TO DO: Will you quote precisely the lines that run from the top of the material below to the line containing "return start *", both ends included?

::::::::

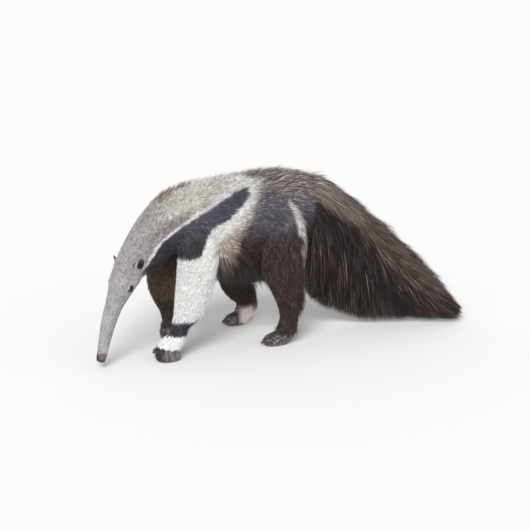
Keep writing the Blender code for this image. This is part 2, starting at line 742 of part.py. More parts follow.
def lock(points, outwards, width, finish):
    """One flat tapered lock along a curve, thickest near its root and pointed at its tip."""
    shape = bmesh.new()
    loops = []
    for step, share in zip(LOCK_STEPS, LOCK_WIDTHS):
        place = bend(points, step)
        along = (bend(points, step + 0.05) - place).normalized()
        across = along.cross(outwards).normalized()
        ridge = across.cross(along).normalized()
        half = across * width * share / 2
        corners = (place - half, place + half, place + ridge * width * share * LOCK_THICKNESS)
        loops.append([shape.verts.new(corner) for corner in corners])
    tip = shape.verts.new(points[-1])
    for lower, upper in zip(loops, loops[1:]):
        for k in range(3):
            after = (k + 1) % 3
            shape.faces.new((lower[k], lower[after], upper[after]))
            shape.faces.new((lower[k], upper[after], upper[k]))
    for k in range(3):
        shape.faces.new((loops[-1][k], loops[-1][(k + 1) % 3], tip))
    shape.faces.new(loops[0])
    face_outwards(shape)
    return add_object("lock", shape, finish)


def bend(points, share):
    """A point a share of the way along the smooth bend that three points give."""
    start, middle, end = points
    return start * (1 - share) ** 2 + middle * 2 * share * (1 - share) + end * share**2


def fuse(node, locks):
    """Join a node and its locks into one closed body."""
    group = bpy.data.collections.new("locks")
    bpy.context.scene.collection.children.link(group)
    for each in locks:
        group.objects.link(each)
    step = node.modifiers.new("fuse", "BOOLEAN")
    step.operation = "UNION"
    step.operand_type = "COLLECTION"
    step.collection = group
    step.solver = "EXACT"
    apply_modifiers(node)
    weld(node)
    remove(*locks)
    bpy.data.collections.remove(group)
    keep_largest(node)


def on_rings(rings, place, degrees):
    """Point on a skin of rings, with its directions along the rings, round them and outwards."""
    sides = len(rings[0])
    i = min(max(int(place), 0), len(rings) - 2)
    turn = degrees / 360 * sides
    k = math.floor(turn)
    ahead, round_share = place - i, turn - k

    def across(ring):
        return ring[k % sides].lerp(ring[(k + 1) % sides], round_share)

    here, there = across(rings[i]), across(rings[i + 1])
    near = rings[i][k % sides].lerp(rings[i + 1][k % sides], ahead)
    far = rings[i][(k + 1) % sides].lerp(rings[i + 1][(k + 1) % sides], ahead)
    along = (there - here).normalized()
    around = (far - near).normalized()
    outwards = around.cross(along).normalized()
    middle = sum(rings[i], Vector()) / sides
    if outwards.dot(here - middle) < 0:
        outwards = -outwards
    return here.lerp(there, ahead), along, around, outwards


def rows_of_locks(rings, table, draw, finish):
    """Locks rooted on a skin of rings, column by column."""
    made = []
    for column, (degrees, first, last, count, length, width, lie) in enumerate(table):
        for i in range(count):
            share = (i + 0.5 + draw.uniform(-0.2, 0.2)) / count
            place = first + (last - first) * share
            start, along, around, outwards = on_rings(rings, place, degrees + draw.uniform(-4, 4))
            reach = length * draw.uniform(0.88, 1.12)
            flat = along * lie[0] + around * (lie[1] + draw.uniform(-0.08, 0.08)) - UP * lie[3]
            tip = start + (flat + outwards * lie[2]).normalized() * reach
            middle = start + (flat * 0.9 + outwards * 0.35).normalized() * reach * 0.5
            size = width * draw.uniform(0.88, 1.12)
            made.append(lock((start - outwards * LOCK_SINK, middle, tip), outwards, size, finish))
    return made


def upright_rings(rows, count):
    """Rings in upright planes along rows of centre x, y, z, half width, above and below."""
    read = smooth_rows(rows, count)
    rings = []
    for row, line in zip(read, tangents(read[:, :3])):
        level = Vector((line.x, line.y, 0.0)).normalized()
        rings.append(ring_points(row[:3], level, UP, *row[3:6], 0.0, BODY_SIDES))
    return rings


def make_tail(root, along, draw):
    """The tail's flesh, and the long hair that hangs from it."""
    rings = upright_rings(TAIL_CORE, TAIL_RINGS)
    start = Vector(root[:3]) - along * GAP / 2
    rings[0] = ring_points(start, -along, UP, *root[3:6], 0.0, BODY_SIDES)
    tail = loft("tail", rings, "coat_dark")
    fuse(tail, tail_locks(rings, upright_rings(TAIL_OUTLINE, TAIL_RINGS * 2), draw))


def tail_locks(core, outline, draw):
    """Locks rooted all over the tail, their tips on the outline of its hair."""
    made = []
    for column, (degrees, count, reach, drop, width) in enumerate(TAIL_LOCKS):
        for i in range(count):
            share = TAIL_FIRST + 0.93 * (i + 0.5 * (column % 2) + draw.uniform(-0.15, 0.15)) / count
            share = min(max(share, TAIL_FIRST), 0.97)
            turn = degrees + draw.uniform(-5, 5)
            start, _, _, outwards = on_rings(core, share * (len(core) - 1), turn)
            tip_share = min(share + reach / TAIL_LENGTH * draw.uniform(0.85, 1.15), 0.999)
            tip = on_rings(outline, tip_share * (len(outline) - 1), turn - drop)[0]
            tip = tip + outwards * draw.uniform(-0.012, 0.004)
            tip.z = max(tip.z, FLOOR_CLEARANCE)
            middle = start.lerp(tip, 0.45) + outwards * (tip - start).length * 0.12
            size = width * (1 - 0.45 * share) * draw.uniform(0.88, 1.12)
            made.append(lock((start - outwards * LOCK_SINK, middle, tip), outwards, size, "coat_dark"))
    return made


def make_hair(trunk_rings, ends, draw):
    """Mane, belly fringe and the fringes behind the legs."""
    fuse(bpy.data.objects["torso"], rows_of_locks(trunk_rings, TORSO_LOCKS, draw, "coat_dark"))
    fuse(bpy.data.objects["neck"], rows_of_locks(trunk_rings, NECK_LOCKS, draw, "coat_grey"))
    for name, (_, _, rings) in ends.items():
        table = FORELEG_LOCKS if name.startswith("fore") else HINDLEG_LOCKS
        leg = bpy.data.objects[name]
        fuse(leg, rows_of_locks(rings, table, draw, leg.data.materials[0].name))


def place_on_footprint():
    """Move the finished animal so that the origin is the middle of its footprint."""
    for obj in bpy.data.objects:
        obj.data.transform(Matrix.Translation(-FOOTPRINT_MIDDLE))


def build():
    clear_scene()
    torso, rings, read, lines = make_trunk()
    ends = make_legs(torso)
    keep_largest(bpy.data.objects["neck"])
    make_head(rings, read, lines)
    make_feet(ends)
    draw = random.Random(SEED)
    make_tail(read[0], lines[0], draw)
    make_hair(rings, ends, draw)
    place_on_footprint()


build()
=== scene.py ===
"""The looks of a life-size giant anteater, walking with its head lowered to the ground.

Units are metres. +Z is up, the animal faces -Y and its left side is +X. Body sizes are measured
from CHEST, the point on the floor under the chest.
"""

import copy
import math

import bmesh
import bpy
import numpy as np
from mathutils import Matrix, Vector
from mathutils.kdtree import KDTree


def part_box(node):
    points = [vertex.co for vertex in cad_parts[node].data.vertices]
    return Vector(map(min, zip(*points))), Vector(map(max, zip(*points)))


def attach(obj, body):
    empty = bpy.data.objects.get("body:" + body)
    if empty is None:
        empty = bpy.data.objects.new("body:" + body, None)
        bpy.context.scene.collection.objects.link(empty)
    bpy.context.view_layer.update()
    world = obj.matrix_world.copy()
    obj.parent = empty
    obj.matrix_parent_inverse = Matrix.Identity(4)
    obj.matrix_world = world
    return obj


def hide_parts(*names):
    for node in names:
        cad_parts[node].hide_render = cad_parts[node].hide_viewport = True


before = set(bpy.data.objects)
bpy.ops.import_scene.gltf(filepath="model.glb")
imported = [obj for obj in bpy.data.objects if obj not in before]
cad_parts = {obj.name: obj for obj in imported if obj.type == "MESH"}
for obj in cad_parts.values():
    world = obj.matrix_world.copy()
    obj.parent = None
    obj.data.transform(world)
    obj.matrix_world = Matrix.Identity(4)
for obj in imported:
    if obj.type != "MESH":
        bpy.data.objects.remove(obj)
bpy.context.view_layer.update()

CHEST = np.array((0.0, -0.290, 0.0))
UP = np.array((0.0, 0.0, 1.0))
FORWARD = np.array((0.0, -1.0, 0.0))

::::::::

TASK RESPONSE:
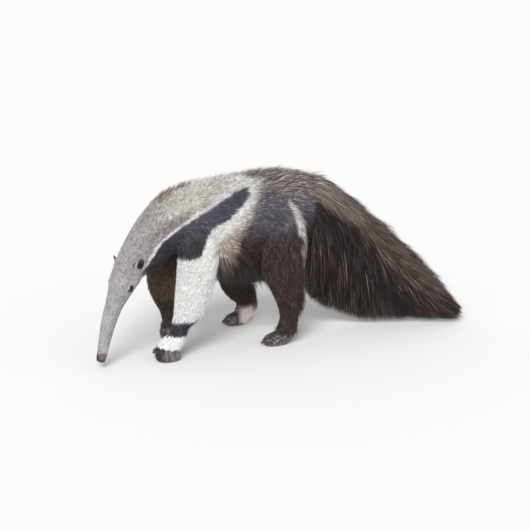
Keep writing the Blender code for this image. This is part 2, starting at line 742 of part.py. More parts follow.
def lock(points, outwards, width, finish):
    """One flat tapered lock along a curve, thickest near its root and pointed at its tip."""
    shape = bmesh.new()
    loops = []
    for step, share in zip(LOCK_STEPS, LOCK_WIDTHS):
        place = bend(points, step)
        along = (bend(points, step + 0.05) - place).normalized()
        across = along.cross(outwards).normalized()
        ridge = across.cross(along).normalized()
        half = across * width * share / 2
        corners = (place - half, place + half, place + ridge * width * share * LOCK_THICKNESS)
        loops.append([shape.verts.new(corner) for corner in corners])
    tip = shape.verts.new(points[-1])
    for lower, upper in zip(loops, loops[1:]):
        for k in range(3):
            after = (k + 1) % 3
            shape.faces.new((lower[k], lower[after], upper[after]))
            shape.faces.new((lower[k], upper[after], upper[k]))
    for k in range(3):
        shape.faces.new((loops[-1][k], loops[-1][(k + 1) % 3], tip))
    shape.faces.new(loops[0])
    face_outwards(shape)
    return add_object("lock", shape, finish)


def bend(points, share):
    """A point a share of the way along the smooth bend that three points give."""
    start, middle, end = points
    return start * (1 - share) ** 2 + middle * 2 * share * (1 - share) + end * share**2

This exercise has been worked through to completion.